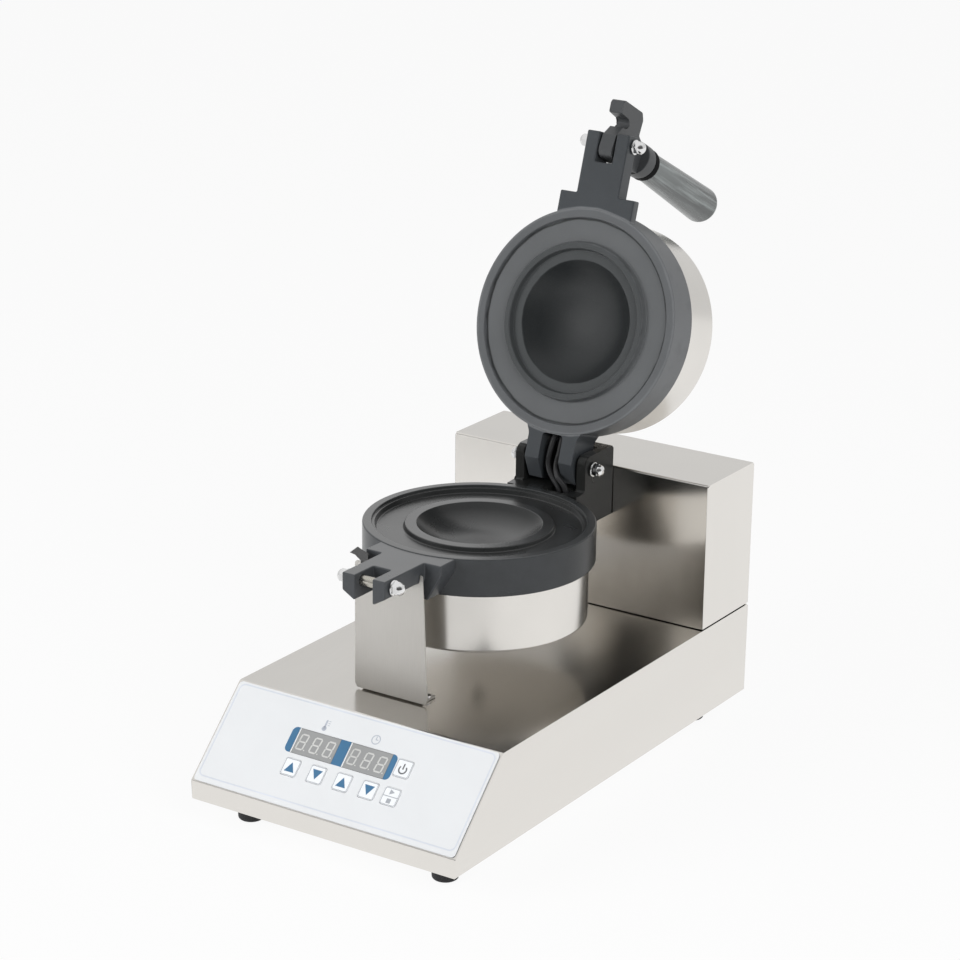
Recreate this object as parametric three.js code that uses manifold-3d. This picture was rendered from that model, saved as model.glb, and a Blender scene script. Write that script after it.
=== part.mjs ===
// Countertop mould iron for closed, filled buns: a stainless base with a sloping control panel,
// a lower heated mould carried by a hinge block and a front bracket, and an upper heated mould
// that swings up and locks with a hooked lever. Millimetres, +X right, +Y to the back, +Z up.
// The origin is on the surface that the feet stand on, under the middle of the whole object.

import * as THREE from 'three';
import { mergeVertices } from 'three/addons/utils/BufferGeometryUtils.js';
import Module from 'manifold-3d';

const wasm = await Module();
wasm.setup();

// Driving sizes of the case
const base_width = 240;
const base_depth = 428.5;
const base_height = 76;
const front_strip_height = 15;
const panel_angle = THREE.MathUtils.degToRad(45);
const sheet = 1.2;
const foot_height = 20.8;
const foot_radius = 10;
const foot_top_radius = 10.8;
const foot_side_inset = 30.9;
const foot_end_inset = 33.3;
const foot_stem_radius = 3;
const housing_depth = 75.3;
const housing_height = 121.5;
const housing_seam = 0.8;
const cable_hole_width = 60;
const cable_hole_depth = 30;

// Driving sizes of the two moulds
const mould_radius = 90.3;
const mould_thickness = 30;
const drum_radius = 85;
const drum_end = 77;
const drum_wall = 1;
const drum_corner = 1.5;
const under_drum = 35.1;
const rim_width = 7.4;
const rim_proud = 0.6;
const edge_round = 1.2;
const lower_recess = 5.8;
const lower_ledge_depth = 2;
const lower_ledge_width = 2.2;
const lower_ring_outer = 57.5;
const lower_ring_top = 2.3;
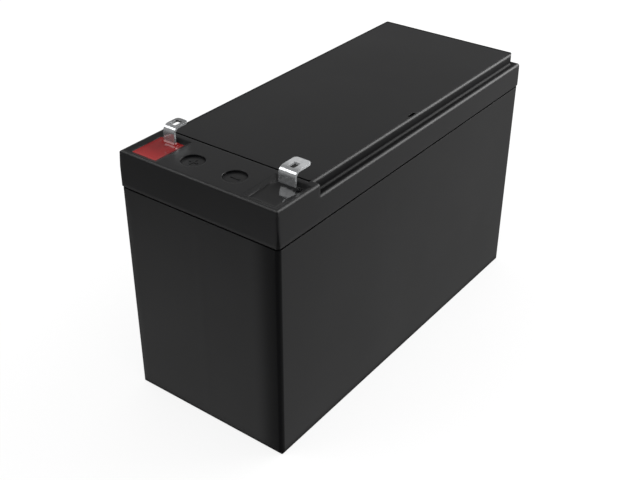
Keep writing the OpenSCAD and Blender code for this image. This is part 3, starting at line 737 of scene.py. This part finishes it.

******************************

_PROBLEM TO SOLVE:_ Gather from the records above every line containing the string "scene".

_FULL RESPONSE:_
Recreate this object as parametric three.js code that uses manifold-3d. This picture was rendered from that model, saved as model.glb, and a Blender scene script. Write that script after it.
Keep writing the OpenSCAD and Blender code for this image. This is part 3, starting at line 737 of scene.py. This part finishes it.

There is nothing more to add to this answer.